In the five-county region Cleveland's Legal Aid group serves, Black residents account for about 21% of the population but about 42% of all people living in poverty, according to the community needs assessment.

In one example, Emily Campbell, Community Solutions' chief operating officer, notes how the region's infant mortality rates skews heavily toward Black families. Therefore, effectively addressing the infant mortality rate means targeting the surrounding issues faced by those families.

"Legal Aid explicitly committing to addressing racial inequality issues can be very powerful," Campbell said. "Legal Aid is an organization that not only works to help individuals and improve individuals' lives, but also an organization that works on systemic changes. And it is that kind of system-wide change that we need in Cleveland and across the country to see some of our intractable community problems improve."

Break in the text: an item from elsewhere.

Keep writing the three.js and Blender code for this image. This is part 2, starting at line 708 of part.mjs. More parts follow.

So what does all this mean in terms of systemic issues Legal Aid intends to address?

That remains a work in progress.

But the organization's existing initiatives suggest that systemic issues deserving of focus will be determined over time as Legal Aid leaders partner with other groups and as their attorneys work with clients, all with an eye toward addressing the underlying problems of the legal issues low-income citizens face.

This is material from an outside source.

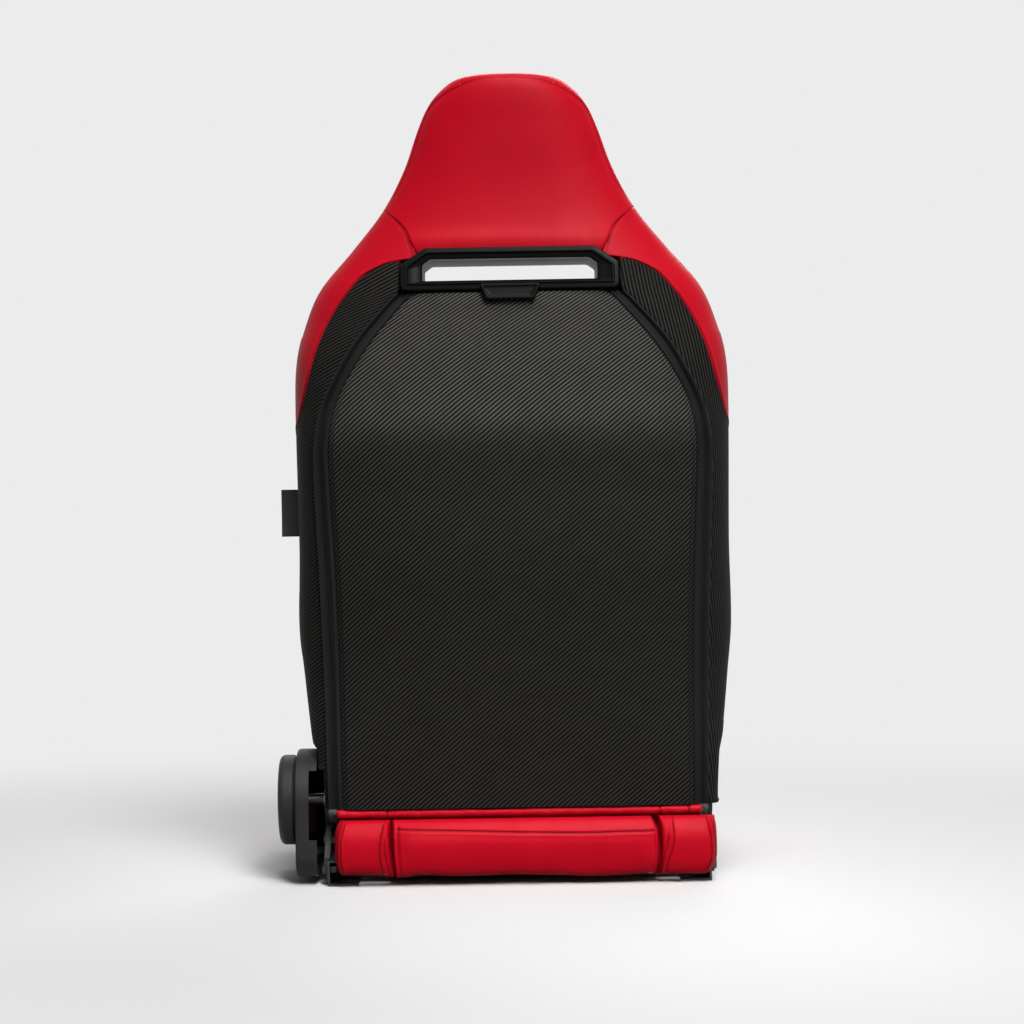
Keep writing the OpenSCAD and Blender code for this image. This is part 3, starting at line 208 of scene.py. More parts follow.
def addNode(tree, kind, inputs=None, **settings):
    # a new shader node with its settings, and each input joined to a socket or set to a value
    made = tree.nodes.new("ShaderNode" + kind)
    for key, value in settings.items():
        setattr(made, key, value)
    for key, value in (inputs or {}).items():
        if isinstance(value, bpy.types.NodeSocket):
            tree.links.new(value, made.inputs[key])
        else:
            made.inputs[key].default_value = value
    return made

class Finish:
    # a principled material with short calls for its nodes
    def __init__(self, name, **sockets):
        # a new material whose shader's sockets take the given values
        self.material = bpy.data.materials.new(name)
        self.material.use_nodes = True
        self.tree = self.material.node_tree
        self.shader = self.tree.nodes["Principled BSDF"]
        for key, value in sockets.items():
            self.shader.inputs[key.replace("_", " ")].default_value = value

    def node(self, kind, out=0, props=None, **inputs):
        # a new shader node with its settings and inputs, giving one of its outputs
        chosen = {int(key[1:]) if key[0] == "i" and key[1:].isdigit() else key.replace("_", " "): value
                  for key, value in inputs.items()}
        return addNode(self.tree, kind, chosen, **(props or {})).outputs[out]

    def math(self, operation, a, b=0.0, c=0.0):
        # one arithmetic step on a, b and c
        return self.node("Math", props={"operation": operation}, i0=a, i1=b, i2=c)

    def blendColours(self, amount, a, b):
        # a at amount 0 and b at amount 1
        return self.node("Mix", out=2, props={"data_type": "RGBA"}, i0=amount, i6=a, i7=b)

    def objectPlace(self, scale=1.0):
        # Object coordinates times scale
        place = self.node("TexCoord", out=3)
        return self.node("Mapping", Vector=place, Scale=(scale, scale, scale))

    def bump(self, height, strength, distance, base=None):
        # height made a tilt of the surface, on top of base if there is one
        inputs = {"Strength": strength, "Distance": distance, "Height": height}
        if base is not None:
            inputs["Normal"] = base
        return addNode(self.tree, "Bump", inputs).outputs[0]

    def put(self, **links):
        # join outputs to the shader's sockets
        for key, value in links.items():
            self.tree.links.new(value, self.shader.inputs[key.replace("_", " ")])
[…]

A related endeavor in motion is an anti-racist practice within Legal Aid. That is envisioned to help develop the skills and knowledge for attorneys in the nonprofit's existing practice areas that will enable them to identify where racism may be part of someone's issues.

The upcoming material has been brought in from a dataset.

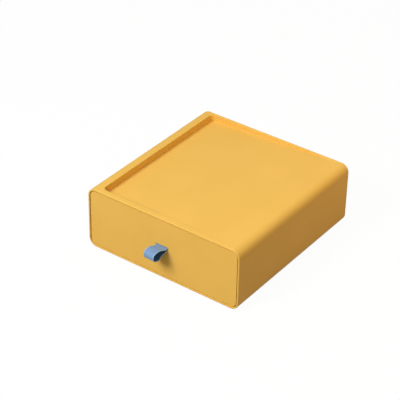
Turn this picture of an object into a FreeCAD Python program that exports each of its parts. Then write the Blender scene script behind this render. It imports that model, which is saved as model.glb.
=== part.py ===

Think of it as an overlay for practice specialties and a method for connecting the dots between goals of the strategic plan.

"Because we are as focused now on systems change as we are on individual cases, if someone on staff working on individual cases sees something that appears to have a process or system or way of doing things that appears to have a disparate impact on people of color, we will see if there is something built into that system that we can step back and address," Leiken said.

He highlighted Legal Aid's work with right to counsel as an example. Legal Aid attorneys noticed that a majority of clients coming to them for help in eviction cases were minorities. And that led to the organization approaching local government about implementing a right to counsel for tenants facing eviction who are low income and unable to afford a lawyer on their own.

According to a review by advisory firm Stout, that right to counsel in Cleveland has resulted in an eight-fold increase in the number of tenants facing eviction who have secured legal representation since 2020.

The group found that the program "creates economic and fiscal benefits that likely significantly exceed the estimated cost of providing the services," according to its March report. Stout estimates the total economic and fiscal benefits of the program to be $11.8 million to $14 million from July 1, 2020, through Dec. 31, 2022, while the total investment in the program over the same period was $4.5 million.

Focusing on racial justice simply makes too much sense for Legal Aid as it looks to achieve the greatest outcomes possible, Campbell said.

"What we find at Community Solutions is that problems just aren't spread evenly across our community," she said. "So the smart money is often in trying to find the root causes and then going where those problems really exist."

"I feel like in our community and the country at large, we have normalized poverty. We have normalized racism like it's OK. But it's not OK," Cotter said. "We need to change how we think about it and say it is not normal to have 30% of the people in Cleveland living in poverty. It is not normal for people to live in neighborhoods totally uninvested in. It is normal to have the opposite. So we need to figure out how to get there instead of just accepting who we are."